The input start

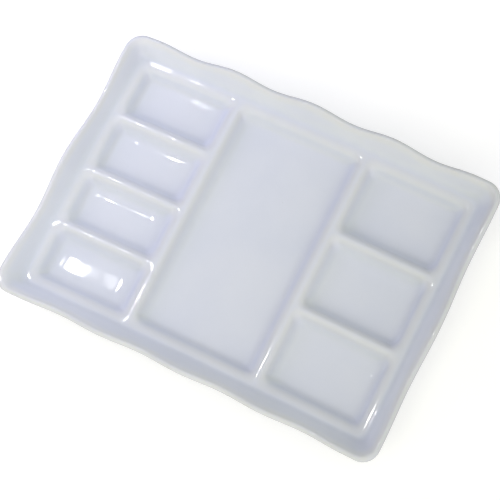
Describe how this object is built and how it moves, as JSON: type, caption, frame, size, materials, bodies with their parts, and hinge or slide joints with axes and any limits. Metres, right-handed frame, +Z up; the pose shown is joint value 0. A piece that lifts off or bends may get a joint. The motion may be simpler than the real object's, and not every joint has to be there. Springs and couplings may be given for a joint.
{
  "type": "mixing palette",
  "caption": "Rectangular glazed porcelain mixing palette: a long central mixing well with columns of smaller paint wells on either side, in a flared, scalloped rim on a flat foot ring.",
  "frame": {"origin": "centre of the plane that the foot ring stands on", "axes": "+Z up out of the wells, +X along the length towards the column of wider wells, +Y along the width"},
  "size_m": [0.2616, 0.1876, 0.023],
  "materials": {
    "white_glaze": "glossy clear glaze over white porcelain, bare and matt only on the foot ring it stands on"
  },
  "bodies": {
    "root": {"palette_body": "white_glaze"}
  },
  "joints": []
}
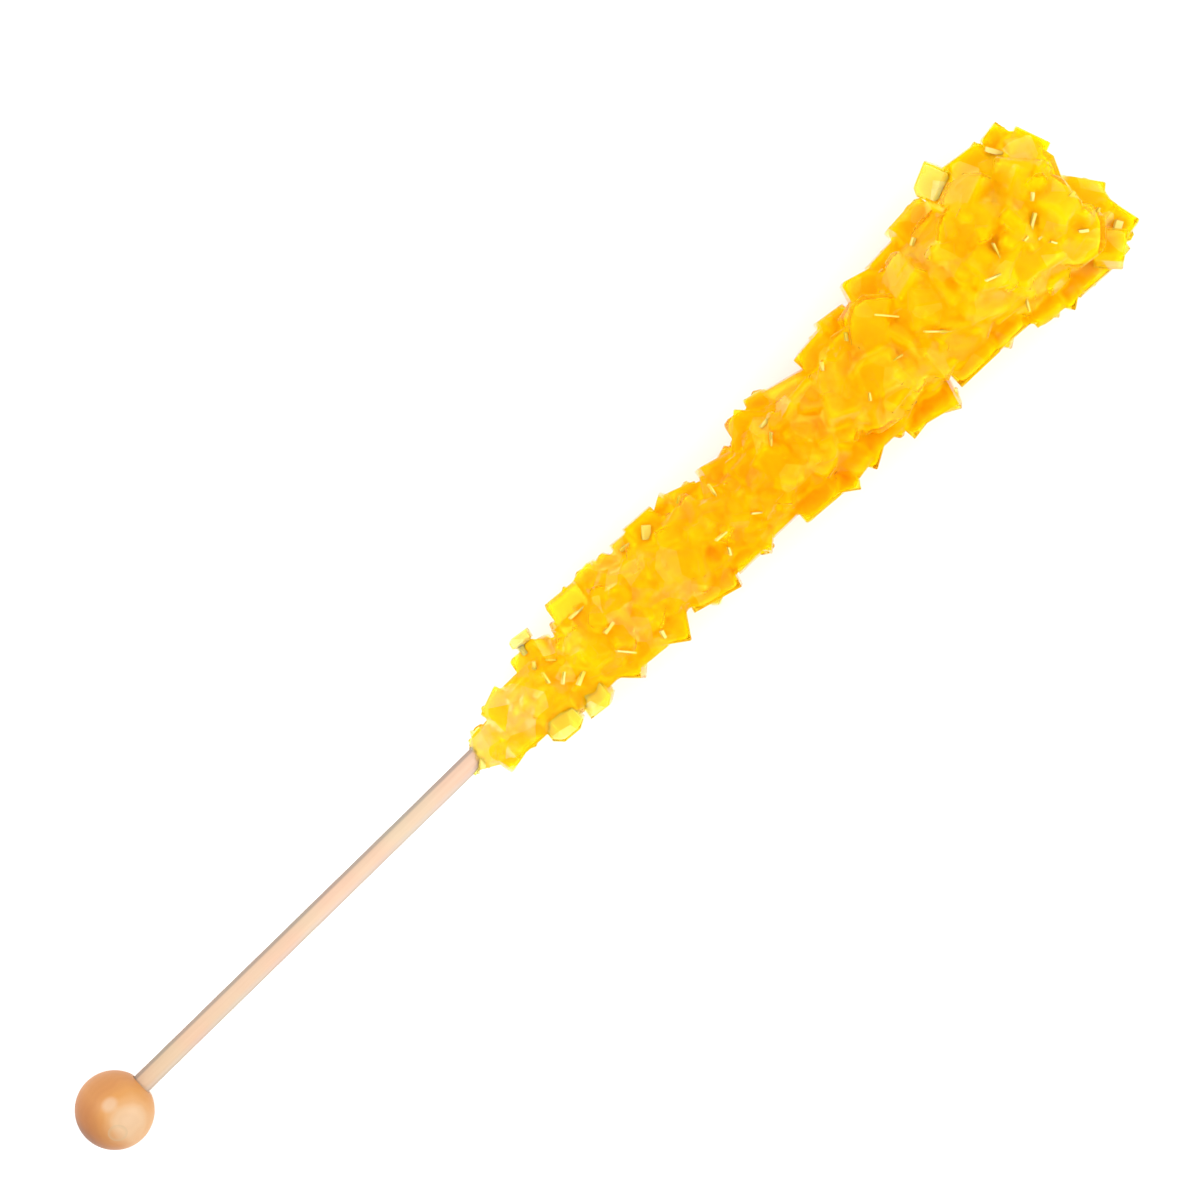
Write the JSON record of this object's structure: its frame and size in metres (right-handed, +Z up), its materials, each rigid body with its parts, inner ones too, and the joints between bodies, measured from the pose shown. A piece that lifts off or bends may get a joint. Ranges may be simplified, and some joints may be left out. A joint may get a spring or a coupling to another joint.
{
  "type": "rock candy stick",
  "caption": "Wooden stick with a turned ball at one end and a long club of clear yellow sugar crystals grown round the other, lying on its side.",
  "frame": {"origin": "middle of the bounding box's base, on the floor the stick lies on", "axes": "+X along the stick from the ball to the candy's blunt end, +Z up"},
  "size_m": [0.1654, 0.0256, 0.021],
  "materials": {
    "ball_wood": "turned and sanded, bare",
    "stick_wood": "bare dowel",
    "sugar": "clear yellow crystal with glossy flat facets"
  },
  "bodies": {
    "root": {"ball": "ball_wood", "stick": "stick_wood", "candy": "sugar"}
  },
  "joints": []
}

The input end

Exercise — Please reproduce each line exactly as written.

Task solution —
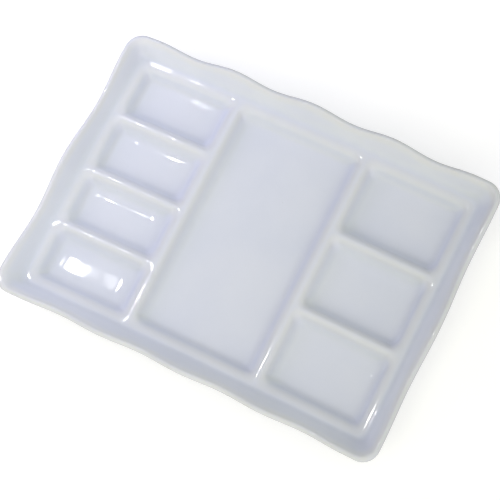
Describe how this object is built and how it moves, as JSON: type, caption, frame, size, materials, bodies with their parts, and hinge or slide joints with axes and any limits. Metres, right-handed frame, +Z up; the pose shown is joint value 0. A piece that lifts off or bends may get a joint. The motion may be simpler than the real object's, and not every joint has to be there. Springs and couplings may be given for a joint.
{
  "type": "mixing palette",
  "caption": "Rectangular glazed porcelain mixing palette: a long central mixing well with columns of smaller paint wells on either side, in a flared, scalloped rim on a flat foot ring.",
  "frame": {"origin": "centre of the plane that the foot ring stands on", "axes": "+Z up out of the wells, +X along the length towards the column of wider wells, +Y along the width"},
  "size_m": [0.2616, 0.1876, 0.023],
  "materials": {
    "white_glaze": "glossy clear glaze over white porcelain, bare and matt only on the foot ring it stands on"
  },
  "bodies": {
    "root": {"palette_body": "white_glaze"}
  },
  "joints": []
}
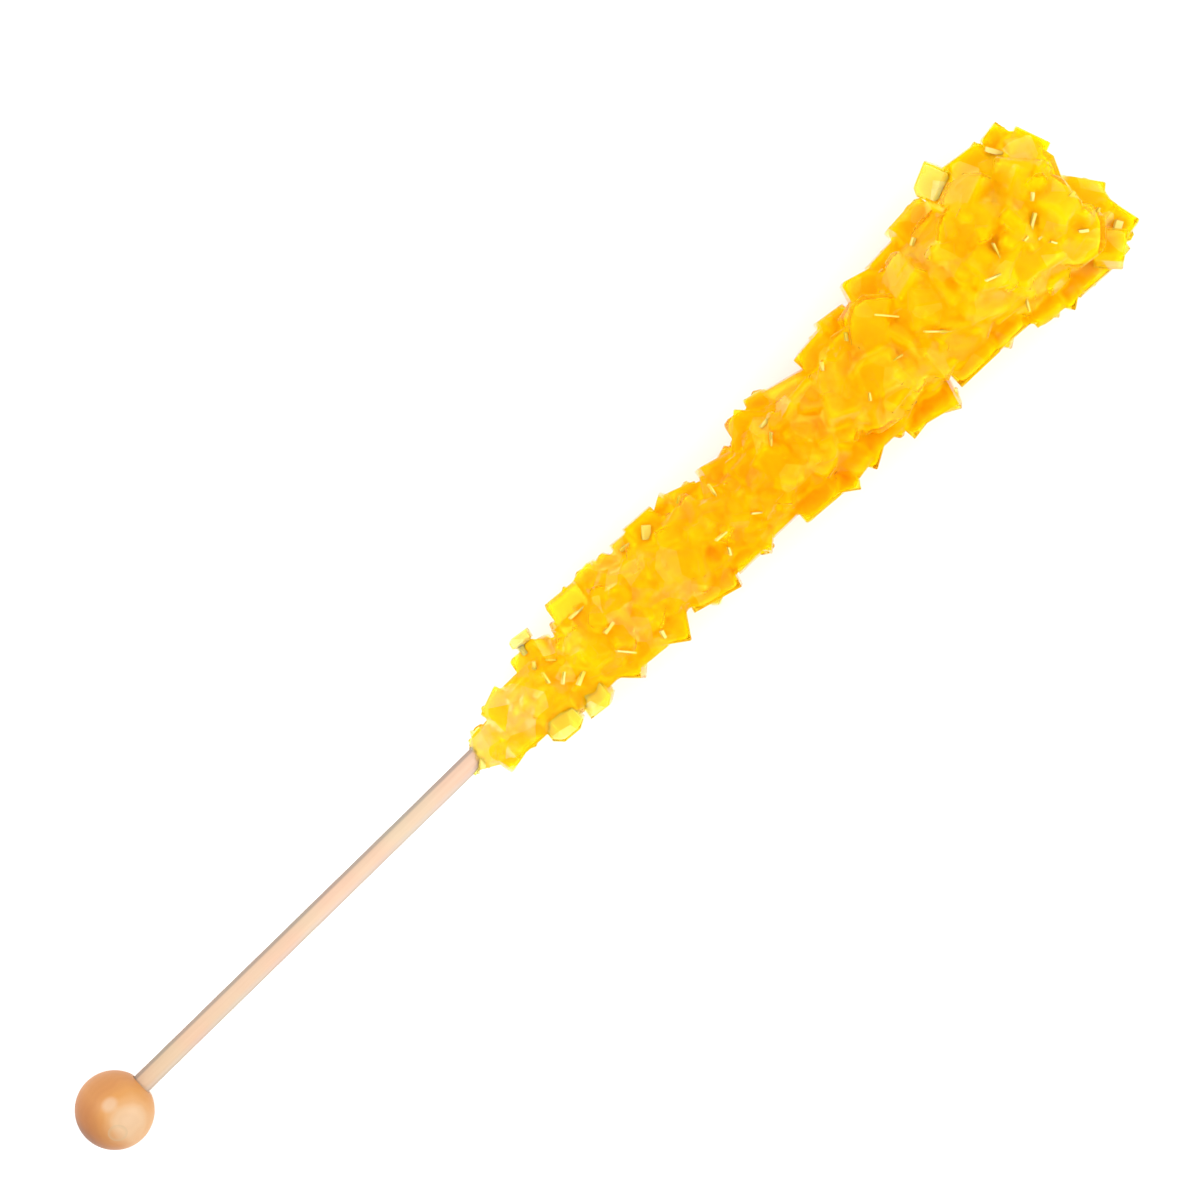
Write the JSON record of this object's structure: its frame and size in metres (right-handed, +Z up), its materials, each rigid body with its parts, inner ones too, and the joints between bodies, measured from the pose shown. A piece that lifts off or bends may get a joint. Ranges may be simplified, and some joints may be left out. A joint may get a spring or a coupling to another joint.
{
  "type": "rock candy stick",
  "caption": "Wooden stick with a turned ball at one end and a long club of clear yellow sugar crystals grown round the other, lying on its side.",
  "frame": {"origin": "middle of the bounding box's base, on the floor the stick lies on", "axes": "+X along the stick from the ball to the candy's blunt end, +Z up"},
  "size_m": [0.1654, 0.0256, 0.021],
  "materials": {
    "ball_wood": "turned and sanded, bare",
    "stick_wood": "bare dowel",
    "sugar": "clear yellow crystal with glossy flat facets"
  },
  "bodies": {
    "root": {"ball": "ball_wood", "stick": "stick_wood", "candy": "sugar"}
  },
  "joints": []
}